INSTRUCTIONS FOR THE TASK: Copy every line that contains the string "pose" from the entries below.

====== DATASET CONTENT

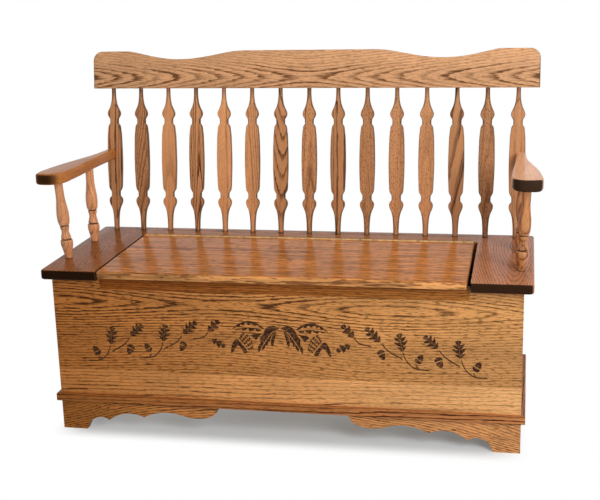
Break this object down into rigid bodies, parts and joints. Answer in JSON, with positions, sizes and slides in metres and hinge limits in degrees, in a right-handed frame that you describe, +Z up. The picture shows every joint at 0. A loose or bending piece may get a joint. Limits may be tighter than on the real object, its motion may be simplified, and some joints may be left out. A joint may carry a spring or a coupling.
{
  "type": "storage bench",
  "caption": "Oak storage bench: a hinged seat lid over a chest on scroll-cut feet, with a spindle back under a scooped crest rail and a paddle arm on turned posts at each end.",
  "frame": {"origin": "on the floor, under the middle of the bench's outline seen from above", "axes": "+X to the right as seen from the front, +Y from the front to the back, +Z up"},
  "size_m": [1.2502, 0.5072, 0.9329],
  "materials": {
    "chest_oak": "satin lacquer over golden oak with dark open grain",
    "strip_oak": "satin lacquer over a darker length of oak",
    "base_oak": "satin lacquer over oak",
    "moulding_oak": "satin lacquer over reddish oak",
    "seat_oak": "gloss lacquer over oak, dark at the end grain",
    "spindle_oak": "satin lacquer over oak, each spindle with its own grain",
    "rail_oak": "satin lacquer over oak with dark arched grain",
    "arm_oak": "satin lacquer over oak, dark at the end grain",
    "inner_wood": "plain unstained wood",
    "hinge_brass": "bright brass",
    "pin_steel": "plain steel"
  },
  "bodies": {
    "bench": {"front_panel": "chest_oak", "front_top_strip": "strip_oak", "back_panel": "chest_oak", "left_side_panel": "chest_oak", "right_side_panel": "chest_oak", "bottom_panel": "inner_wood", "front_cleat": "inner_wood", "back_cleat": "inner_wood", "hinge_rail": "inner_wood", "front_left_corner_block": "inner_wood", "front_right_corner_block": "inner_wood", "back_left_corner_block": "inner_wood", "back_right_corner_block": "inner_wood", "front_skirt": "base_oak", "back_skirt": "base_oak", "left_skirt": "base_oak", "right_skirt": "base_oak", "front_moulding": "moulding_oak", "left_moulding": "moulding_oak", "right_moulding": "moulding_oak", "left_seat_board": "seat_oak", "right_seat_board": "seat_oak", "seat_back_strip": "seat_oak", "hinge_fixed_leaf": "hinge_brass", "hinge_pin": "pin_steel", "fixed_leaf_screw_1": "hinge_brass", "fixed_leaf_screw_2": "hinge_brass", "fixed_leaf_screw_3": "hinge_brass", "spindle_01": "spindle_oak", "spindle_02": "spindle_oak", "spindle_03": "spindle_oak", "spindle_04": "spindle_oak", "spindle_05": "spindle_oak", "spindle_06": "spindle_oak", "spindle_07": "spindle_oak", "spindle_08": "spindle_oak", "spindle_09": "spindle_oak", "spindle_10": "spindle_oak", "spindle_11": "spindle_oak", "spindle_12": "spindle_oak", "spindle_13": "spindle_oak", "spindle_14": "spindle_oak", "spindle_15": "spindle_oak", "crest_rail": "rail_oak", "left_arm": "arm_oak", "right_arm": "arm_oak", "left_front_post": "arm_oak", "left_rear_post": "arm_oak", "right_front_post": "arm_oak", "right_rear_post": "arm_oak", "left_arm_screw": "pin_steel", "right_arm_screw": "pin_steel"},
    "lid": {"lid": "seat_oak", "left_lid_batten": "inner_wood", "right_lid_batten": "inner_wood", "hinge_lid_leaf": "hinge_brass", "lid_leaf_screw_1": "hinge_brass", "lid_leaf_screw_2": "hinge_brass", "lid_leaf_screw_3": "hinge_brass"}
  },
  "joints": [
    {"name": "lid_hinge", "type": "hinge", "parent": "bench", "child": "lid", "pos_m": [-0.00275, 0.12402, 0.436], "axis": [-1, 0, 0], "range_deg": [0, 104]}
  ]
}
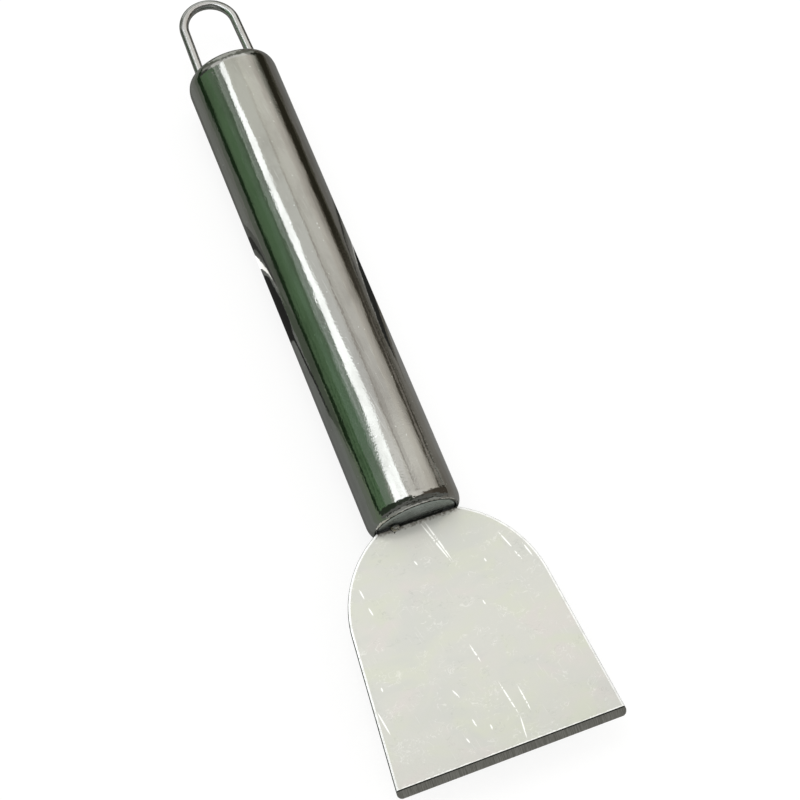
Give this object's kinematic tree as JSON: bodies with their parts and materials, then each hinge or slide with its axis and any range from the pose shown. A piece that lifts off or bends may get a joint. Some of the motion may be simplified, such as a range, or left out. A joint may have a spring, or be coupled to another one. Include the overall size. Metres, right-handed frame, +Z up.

============
====== DATASET CONTENT

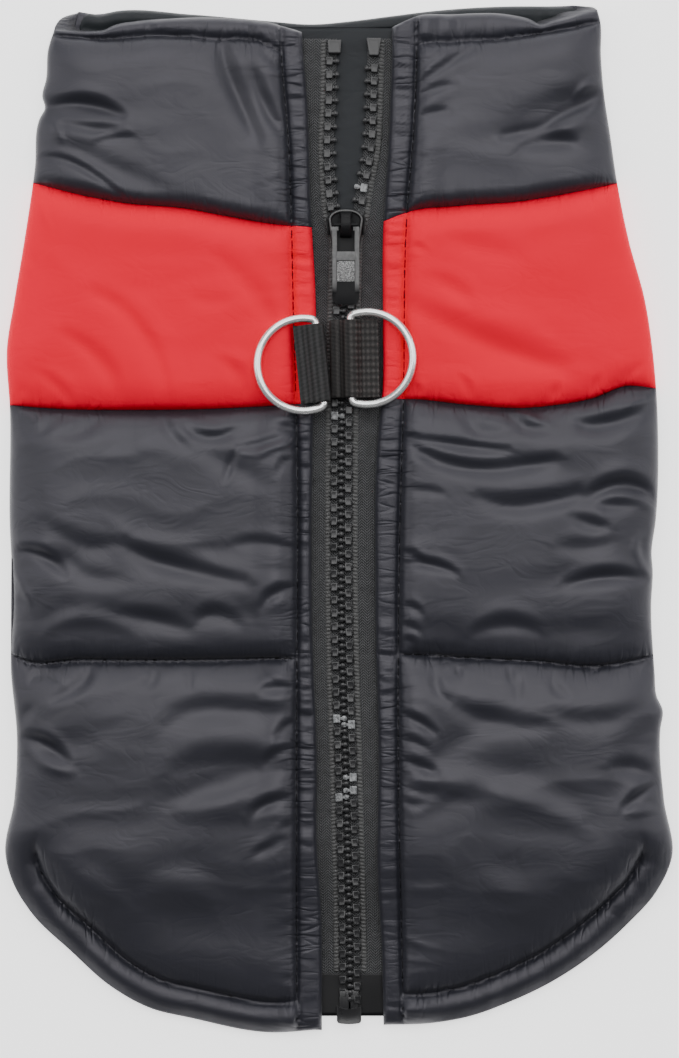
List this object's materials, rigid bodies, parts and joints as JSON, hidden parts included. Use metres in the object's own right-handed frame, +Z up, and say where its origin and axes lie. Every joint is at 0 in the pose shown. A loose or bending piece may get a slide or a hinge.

============

OUTPUT FOR THIS TASK:
Give this object's kinematic tree as JSON: bodies with their parts and materials, then each hinge or slide with its axis and any range from the pose shown. A piece that lifts off or bends may get a joint. Some of the motion may be simplified, such as a range, or left out. A joint may have a spring, or be coupled to another one. Include the overall size. Metres, right-handed frame, +Z up.
List this object's materials, rigid bodies, parts and joints as JSON, hidden parts included. Use metres in the object's own right-handed frame, +Z up, and say where its origin and axes lie. Every joint is at 0 in the pose shown. A loose or bending piece may get a slide or a hinge.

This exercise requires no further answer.